Assemble all lines in which the string "copy" appears.

━━━━━━━━

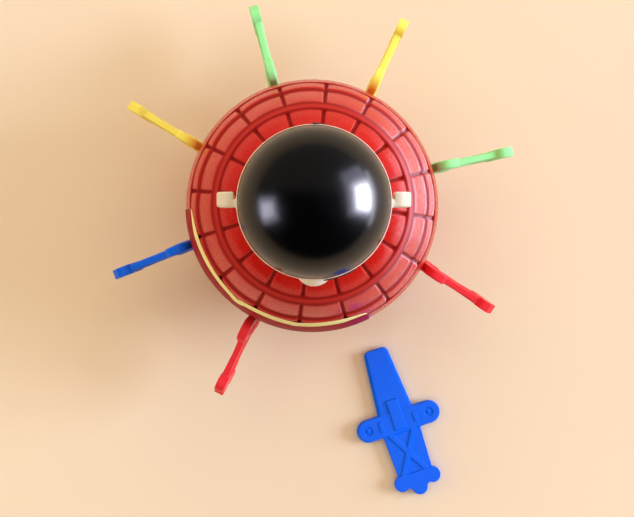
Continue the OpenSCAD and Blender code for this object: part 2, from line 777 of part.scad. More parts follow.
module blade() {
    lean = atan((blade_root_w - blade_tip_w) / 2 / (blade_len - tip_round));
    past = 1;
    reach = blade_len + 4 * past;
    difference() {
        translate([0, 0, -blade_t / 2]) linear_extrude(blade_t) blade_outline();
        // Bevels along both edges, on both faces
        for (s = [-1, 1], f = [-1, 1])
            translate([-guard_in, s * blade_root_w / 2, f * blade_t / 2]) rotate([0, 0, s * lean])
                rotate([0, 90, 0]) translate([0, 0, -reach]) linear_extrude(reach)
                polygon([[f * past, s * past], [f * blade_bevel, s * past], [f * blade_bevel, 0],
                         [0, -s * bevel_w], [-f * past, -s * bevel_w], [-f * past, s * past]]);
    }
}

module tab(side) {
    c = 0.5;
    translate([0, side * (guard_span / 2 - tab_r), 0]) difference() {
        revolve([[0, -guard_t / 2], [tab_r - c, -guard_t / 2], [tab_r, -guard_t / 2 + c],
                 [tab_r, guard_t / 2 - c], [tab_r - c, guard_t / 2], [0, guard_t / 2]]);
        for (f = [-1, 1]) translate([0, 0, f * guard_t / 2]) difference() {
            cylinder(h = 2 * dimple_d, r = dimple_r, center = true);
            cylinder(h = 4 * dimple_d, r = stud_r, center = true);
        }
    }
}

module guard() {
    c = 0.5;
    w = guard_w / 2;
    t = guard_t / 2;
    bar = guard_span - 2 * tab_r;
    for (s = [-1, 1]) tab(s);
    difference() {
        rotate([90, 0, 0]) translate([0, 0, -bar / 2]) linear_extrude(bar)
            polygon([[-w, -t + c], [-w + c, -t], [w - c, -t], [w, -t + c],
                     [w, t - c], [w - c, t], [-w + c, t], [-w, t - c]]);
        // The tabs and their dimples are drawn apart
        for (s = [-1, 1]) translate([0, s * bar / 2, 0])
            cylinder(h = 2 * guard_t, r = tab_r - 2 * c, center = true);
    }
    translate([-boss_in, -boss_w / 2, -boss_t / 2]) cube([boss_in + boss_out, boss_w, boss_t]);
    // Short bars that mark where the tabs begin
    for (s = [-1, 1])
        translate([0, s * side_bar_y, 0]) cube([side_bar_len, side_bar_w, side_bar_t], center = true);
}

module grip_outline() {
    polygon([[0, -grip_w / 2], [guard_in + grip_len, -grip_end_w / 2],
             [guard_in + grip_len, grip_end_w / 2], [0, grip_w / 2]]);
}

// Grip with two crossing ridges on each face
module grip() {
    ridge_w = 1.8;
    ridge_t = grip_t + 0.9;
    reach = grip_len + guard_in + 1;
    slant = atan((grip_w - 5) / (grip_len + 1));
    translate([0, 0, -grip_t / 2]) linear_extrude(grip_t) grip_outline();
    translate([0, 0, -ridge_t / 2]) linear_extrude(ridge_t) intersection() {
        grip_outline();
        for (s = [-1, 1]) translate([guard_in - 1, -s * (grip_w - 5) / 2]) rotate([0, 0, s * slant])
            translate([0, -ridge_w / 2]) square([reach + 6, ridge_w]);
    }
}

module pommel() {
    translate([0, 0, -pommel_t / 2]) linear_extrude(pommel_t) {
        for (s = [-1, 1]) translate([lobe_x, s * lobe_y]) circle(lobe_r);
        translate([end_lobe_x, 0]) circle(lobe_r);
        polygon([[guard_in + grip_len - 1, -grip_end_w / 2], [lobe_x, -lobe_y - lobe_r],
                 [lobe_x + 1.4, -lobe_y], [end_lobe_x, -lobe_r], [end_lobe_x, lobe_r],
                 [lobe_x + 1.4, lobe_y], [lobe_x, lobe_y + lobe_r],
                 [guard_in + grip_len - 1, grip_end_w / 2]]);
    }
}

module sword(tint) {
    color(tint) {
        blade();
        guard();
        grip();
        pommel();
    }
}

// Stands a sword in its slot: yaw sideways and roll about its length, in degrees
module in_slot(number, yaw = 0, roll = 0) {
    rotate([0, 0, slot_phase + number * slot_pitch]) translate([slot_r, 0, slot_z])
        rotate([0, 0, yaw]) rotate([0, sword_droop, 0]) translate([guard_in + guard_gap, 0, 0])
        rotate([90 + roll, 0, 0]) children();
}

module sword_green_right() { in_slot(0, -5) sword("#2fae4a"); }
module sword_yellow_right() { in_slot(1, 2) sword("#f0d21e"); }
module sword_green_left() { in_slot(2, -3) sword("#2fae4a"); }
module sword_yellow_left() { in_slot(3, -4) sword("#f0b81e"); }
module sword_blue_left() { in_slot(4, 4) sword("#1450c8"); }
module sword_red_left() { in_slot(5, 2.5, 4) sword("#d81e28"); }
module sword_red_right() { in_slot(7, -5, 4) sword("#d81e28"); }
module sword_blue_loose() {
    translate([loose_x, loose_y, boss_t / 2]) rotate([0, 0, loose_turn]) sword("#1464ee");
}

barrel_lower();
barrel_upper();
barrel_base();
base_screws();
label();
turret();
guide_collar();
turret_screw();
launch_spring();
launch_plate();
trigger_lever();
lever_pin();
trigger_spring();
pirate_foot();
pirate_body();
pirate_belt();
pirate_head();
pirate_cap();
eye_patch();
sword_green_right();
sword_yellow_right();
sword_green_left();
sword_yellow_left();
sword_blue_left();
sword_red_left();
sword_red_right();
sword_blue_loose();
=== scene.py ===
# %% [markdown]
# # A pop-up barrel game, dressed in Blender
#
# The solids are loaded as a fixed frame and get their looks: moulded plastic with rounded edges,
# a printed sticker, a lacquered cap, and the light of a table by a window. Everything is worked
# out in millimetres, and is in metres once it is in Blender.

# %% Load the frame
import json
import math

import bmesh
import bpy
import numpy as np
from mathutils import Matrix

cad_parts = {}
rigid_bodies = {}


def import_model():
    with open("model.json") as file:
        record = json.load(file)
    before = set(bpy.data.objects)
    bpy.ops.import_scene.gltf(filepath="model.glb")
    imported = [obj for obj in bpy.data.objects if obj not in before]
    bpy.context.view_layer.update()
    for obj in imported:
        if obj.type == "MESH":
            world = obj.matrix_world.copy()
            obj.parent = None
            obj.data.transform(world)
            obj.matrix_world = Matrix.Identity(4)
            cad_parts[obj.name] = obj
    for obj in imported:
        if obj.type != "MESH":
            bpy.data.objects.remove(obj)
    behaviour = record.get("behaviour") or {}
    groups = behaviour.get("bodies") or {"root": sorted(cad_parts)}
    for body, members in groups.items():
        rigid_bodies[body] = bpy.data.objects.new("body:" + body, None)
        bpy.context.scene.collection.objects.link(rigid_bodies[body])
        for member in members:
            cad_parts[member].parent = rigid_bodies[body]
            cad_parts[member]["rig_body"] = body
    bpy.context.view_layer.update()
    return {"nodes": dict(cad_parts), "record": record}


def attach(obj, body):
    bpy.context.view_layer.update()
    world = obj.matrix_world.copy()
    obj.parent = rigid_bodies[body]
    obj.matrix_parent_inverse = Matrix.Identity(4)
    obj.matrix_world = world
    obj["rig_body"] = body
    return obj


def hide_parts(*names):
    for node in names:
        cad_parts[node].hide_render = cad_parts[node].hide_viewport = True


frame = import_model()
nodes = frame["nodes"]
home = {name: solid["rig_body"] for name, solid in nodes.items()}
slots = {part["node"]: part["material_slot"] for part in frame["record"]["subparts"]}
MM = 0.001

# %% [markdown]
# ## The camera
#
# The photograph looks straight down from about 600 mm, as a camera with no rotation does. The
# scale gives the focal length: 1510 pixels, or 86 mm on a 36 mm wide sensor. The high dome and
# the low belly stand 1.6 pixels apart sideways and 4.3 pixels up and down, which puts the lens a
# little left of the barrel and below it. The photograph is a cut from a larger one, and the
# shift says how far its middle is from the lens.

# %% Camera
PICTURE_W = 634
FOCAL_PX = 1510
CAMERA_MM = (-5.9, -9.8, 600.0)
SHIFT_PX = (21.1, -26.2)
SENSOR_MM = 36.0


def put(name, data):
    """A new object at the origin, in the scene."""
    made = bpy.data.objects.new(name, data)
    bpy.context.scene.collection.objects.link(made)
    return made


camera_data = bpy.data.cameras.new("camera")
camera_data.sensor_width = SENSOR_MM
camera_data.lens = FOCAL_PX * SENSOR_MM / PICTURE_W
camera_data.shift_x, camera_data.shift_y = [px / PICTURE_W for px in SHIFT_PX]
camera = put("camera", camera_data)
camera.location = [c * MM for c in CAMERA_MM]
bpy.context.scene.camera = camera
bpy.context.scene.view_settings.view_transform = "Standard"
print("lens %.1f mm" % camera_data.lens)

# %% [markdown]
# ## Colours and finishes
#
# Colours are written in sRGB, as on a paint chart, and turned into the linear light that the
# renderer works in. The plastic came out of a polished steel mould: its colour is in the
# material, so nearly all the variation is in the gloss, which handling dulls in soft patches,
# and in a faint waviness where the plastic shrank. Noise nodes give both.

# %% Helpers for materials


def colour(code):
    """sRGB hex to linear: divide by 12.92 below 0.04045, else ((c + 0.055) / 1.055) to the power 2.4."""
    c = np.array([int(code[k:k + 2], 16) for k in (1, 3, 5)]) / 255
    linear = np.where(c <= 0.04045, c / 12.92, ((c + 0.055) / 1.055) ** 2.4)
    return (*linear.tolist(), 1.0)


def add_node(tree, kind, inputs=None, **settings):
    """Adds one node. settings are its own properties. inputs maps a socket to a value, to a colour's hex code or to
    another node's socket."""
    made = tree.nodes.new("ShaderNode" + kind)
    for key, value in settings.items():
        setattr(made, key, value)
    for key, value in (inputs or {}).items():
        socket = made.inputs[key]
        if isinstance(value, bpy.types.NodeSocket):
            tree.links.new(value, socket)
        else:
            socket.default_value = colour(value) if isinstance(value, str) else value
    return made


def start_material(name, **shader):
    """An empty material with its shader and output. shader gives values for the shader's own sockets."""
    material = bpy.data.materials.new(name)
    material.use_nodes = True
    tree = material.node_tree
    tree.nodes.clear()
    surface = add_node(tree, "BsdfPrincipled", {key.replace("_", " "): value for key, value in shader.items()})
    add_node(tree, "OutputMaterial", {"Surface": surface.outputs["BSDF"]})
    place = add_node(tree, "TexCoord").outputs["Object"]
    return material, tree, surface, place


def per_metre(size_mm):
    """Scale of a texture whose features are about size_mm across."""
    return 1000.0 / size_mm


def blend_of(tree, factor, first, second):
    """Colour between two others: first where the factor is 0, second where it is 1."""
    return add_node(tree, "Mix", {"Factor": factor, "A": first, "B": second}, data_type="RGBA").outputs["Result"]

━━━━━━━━

• [ANSWER TO THE EXERCISE]
            world = obj.matrix_world.copy()
    world = obj.matrix_world.copy()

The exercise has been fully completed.